In my first attempt, i write my code as below:
#include<stdio.h>
#include<stdlib.h>
#include<string.h>
char *duplicate(char* str){
char* news=(char*)malloc((strlen(str)+1)*sizeof(char));
if(news==NULL){
printf("Error: malloc failed\n");
return NULL;
}
strcpy(news,str);
return news;
}
int main(){
char *str,*p;
str="Hello world";
p=duplicate(str);
puts(p);
return 0;
}
which run successfully. But when i modify my code to call free(str) as below:
int main(){
char *str,*p;
str="Hello world";
p=duplicate(str);
free(str);
puts(p);
return 0;
}
it failed without any output and return an adnormal value. In my book it doesn't mention anything about this problem but only giving some example about the free() function that use on the pointer that did not assign any value. I am curious that what's wrong with my code?
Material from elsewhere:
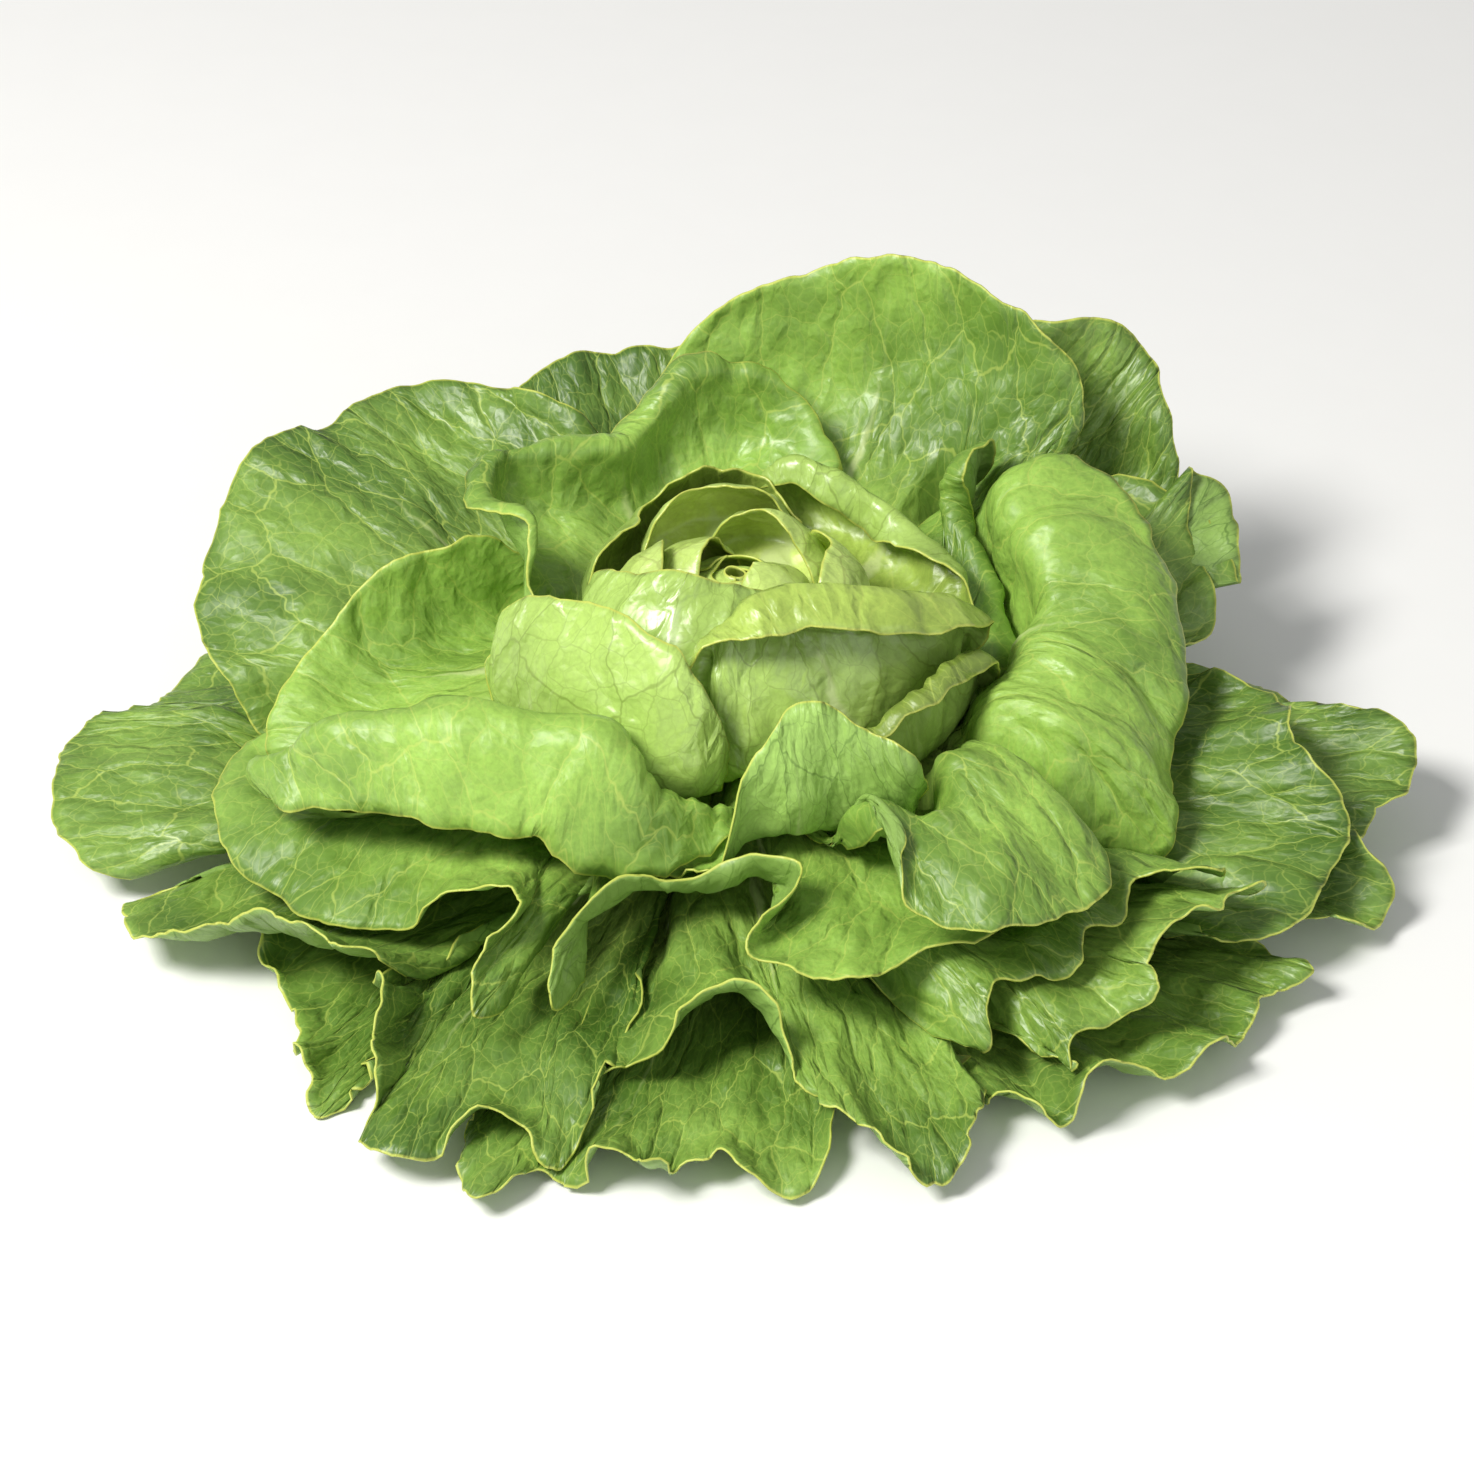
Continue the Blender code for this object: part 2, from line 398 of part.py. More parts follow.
def main():
    for obj in list(bpy.data.objects):
        bpy.data.objects.remove(obj)
    lettuce = bpy.data.collections.new("butterhead_lettuce")
    pieces = bpy.data.collections.new("heart_pieces")
    bpy.context.scene.collection.children.link(lettuce)
    bpy.context.scene.collection.children.link(pieces)

    stem = turned_solid("stem", STEM_OUTLINE, lettuce)
    coloured(stem, STEM_COLOUR, 0.6)

    lowest = np.full((AZIMUTH_CELLS, REACH_CELLS), 90.0)
    made_heart(lettuce, pieces, lowest)
    colours = {"wrapper": WRAPPER_COLOUR, "middle": MIDDLE_COLOUR, "outer": OUTER_COLOUR}
    for leaf in LEAVES:
        columns = int(COLUMNS_PER_KNOT * (len(leaf["rim"]) - 1))
        columns = min(max(columns, LEAST_COLUMNS), MOST_COLUMNS)
        azimuth, reach, rise = spread(leaf, columns, LEAF_ROWS, LEAF_ROOT)
        rise = bent_clear(azimuth, reach, rise, lowest, leaf.get("low", TABLE_CLEARANCE))
        points = from_pivot(azimuth, reach, rise)
        if "lip" in leaf:
            points = with_lip(points, leaf["lip"])
        note_low_points(lowest, points)
        obj = sheet_solid(leaf["name"], points, LEAF_THICKNESS)
        lettuce.objects.link(obj)
        coloured(obj, colours[leaf["name"].split("_")[0]], 0.5)


main()
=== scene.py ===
"""Butterhead lettuce: the dressed leaves, heart and cut stem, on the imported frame.

Lengths in this file are millimetres unless a name says otherwise, and angles are degrees.
Leaf points are given about a pivot inside the stem by azimuth (0 front, 90 right), reach
and rise above the horizontal, as the frame's leaves are.
"""
import math
from types import SimpleNamespace

import bpy
import numpy as np
from bpy.props import FloatProperty, FloatVectorProperty, PointerProperty
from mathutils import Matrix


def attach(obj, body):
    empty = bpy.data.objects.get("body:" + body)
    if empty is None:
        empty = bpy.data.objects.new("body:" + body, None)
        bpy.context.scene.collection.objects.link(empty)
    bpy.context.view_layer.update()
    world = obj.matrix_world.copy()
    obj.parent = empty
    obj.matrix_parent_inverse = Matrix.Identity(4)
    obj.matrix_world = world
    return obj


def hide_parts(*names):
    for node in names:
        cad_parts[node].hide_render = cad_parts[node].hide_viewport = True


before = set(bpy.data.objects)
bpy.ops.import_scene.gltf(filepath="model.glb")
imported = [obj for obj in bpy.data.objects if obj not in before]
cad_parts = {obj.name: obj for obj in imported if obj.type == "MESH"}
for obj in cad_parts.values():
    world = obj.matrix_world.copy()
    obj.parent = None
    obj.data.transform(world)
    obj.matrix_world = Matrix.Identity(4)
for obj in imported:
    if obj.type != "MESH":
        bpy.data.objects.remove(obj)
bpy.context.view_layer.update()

bl_info = {
    "name": "Butterhead lettuce",
    "version": (1, 0, 0),
    "blender": (4, 5, 0),
    "location": "3D View > Sidebar > Lettuce",
    "description": "Leaves, heart and stem of a butterhead lettuce",
    "category": "Add Mesh",
}

MM = 0.001
BODY = "root"

# One unit of the flat leaf's UV map, in millimetres
UV_UNIT = 100

# Sizes that the frame's leaves share
PIVOT_HEIGHT = 22.0
LEAF_ROOT = 19.0
LEAF_GAP = 2.4
TABLE_CLEARANCE = 1.4
TABLE_WAVE, WAVE_REACH = 0.6, 8.0
STRAIGHT_SHARE, EASED_SHARE = 0.45, 0.55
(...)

If i want to use the free function, what is the proper way to use it and how can i free the pointer pointed to a memory that has assigned some value?
Upvotes: 0
Views: 570
Reputation: 22154
The instruction
str="Hello world";
assigns the constant string "Hello world" to str. It does not allocate the storage for the string with malloc
. So you must not call free
with str
as argument. Only pointers obtained with a malloc
may be passed to free
.
"Hello world" is a constant string stored in a special location of the program. You must not free it and modify it.